Friday, June 12, 2015

nothing works

I hate being back here.  Somehow managed to feel like I was almost succeeding at being an odd person, flawed like anyone else, albeit in some eccentric ways.  Counter-culture, really.  Being "normal" seems awfully overrated anyhow.  It seemed like a healthy enough attitude to have about it all.

That was when I had a place to live.  As long as I could feed myself, I was good.  Even that's been a problem in the past, but I'm well past that.  I'd even go so far as to say that I've gotten pretty good at feeding myself.

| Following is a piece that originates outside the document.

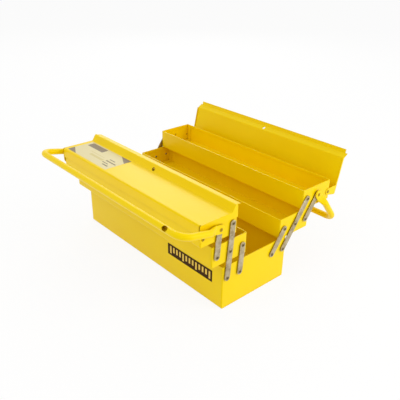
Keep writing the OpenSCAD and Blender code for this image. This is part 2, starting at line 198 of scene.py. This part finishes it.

Now, I can't come shambling across the threshold of my sanctuary anymore.  To breathe a sigh of relief, safe from the outside world.  I'm never safe.  Secure.  Stable.  This is shelter, but this is not home.  It's horrible, and I can't do anything about it.  I'm too damn "eccentric" to even function.

Back to thinking of myself as sick.  Damaged.  In need of some kind of repair.  This situation has driven me to get treated for my hypopituitarism and that's a good thing, I guess, but if it's doing anything, it's not enough.  I'm still completely stuck.  So, I do all these things people say I should do.  I take everyone's crappy advice.  I'm trying everything, but none of it changes the fact that I am stuck.  

I just want a fucking place to live.